Ananya Saha
Mar 24, 2014

ad:tech 2014: D Shivakumar on ‘The war of the wrist’

Excerpts from the keynote on day two of ad:tech 2014 by the chairman and CEO of PepsiCo India

ad:tech 2014: D Shivakumar on ‘The war of the wrist’

Day two of ad:tech in Gurgaon (March 21) began with D Shivakumar’s presentation on ‘Digital impact’.

The last decade saw the commencement of the war of the palm, noted the speaker. He added, “With five billion phones in the world, total time spent on internet higher than on TV, and mobile internet bigger than fixed internet globally, this is going to be the game in town.” 

“We are entering the war of the wrist,” he noted.

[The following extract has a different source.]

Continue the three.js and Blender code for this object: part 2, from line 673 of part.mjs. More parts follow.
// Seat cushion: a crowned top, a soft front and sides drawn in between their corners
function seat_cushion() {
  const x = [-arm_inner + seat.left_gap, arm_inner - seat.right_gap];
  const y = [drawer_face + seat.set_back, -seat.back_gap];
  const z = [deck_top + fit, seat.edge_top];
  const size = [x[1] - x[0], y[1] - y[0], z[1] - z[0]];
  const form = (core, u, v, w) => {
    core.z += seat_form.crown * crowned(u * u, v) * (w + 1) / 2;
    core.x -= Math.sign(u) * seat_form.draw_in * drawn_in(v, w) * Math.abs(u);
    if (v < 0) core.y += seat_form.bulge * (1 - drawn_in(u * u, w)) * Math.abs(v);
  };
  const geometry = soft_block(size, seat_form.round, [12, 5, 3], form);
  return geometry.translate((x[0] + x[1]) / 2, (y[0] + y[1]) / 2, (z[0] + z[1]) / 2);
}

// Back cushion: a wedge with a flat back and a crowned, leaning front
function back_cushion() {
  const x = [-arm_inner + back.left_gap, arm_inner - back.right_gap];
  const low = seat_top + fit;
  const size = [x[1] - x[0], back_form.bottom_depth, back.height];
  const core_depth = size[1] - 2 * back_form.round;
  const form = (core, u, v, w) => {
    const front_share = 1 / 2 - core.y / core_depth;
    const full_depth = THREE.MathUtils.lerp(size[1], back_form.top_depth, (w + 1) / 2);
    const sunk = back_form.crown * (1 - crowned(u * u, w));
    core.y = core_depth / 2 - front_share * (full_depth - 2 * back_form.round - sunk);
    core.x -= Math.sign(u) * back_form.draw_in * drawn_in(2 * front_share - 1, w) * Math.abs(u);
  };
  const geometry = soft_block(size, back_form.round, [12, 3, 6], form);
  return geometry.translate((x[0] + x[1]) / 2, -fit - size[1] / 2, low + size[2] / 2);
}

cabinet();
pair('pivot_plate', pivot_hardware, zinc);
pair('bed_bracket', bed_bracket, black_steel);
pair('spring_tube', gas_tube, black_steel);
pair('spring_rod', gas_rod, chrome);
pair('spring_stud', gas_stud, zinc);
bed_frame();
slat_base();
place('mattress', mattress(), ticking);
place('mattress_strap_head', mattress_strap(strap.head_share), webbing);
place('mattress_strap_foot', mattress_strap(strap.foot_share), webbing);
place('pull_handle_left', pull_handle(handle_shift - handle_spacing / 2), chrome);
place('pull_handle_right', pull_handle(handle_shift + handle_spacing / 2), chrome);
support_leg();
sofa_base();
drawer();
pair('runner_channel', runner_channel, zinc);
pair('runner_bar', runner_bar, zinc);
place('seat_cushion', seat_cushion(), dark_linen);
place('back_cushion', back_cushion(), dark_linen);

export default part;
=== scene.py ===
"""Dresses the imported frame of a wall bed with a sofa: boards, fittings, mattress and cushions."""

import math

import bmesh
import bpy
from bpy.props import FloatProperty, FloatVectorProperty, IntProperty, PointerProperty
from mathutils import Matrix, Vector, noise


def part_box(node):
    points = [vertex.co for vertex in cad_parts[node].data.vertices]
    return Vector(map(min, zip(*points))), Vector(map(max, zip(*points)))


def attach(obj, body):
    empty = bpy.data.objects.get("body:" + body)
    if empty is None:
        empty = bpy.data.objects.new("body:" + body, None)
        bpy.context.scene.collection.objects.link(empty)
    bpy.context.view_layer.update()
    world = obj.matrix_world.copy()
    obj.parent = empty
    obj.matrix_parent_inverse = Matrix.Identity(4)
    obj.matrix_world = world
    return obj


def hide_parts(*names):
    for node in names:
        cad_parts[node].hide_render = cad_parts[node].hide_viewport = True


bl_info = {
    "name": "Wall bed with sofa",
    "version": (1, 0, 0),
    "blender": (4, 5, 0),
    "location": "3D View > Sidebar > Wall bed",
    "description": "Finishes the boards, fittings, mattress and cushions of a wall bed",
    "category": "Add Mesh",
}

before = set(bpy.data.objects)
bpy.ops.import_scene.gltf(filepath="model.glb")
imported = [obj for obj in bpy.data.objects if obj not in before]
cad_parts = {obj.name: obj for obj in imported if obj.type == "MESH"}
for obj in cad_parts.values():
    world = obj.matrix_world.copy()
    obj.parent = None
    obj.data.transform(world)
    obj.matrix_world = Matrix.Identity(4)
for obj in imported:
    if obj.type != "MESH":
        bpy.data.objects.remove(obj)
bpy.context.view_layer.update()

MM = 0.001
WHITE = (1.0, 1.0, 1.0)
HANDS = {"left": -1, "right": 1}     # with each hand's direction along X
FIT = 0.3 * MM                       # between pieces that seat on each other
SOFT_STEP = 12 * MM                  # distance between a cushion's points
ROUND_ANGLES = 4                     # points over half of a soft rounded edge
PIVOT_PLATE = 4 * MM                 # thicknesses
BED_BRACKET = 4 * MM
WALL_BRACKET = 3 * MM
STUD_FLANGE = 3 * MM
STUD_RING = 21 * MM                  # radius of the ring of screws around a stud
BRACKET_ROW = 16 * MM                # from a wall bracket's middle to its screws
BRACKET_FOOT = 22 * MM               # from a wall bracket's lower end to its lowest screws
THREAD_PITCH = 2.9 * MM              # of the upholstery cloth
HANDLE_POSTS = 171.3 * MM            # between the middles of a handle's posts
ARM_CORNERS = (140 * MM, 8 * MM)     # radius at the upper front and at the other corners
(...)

Shivakumar asserted how individuals got in touch with computing through office, earlier. “But today it is passé. Today, it has become more of BYOD (bring your own device), as individuals are determining the technology themselves. The CIOs of the company are not gatekeepers anymore, and many of them are not recognising it,” he explained.

The PepsiCo India head highlighted how digital cameras have changed behaviour of users. “The number of pictures taken today in two minutes surpasses the number of pictures taken in all of 19th century,” he noted.

He underlined that as devices at home get connected to each other, the mobile phone will emerge as the anchor. “The huge unlock opportunity here is the ability to connect devices with display,” he said.

The nature of workforce will also change in the digital era, noted Shivakumar. “Going forward, we would see service and creative jobs emerge as big jobs of the future, and not manual jobs. The shift happened in 1995, and will accelerate even more. Going forward, you need people with great interpersonal skills and creative thinking, and not manual labours,” he underlined.

The presentation also touched upon how the future marketing department would change. With consumers sharing their points of view, brands need to orchestrate the organisation to become ‘more humble and extremely responsive’. Similarly, making sense of data would be very important, he said.

“Do not think screens. That is history. The theory of future is display,” surmised the speaker.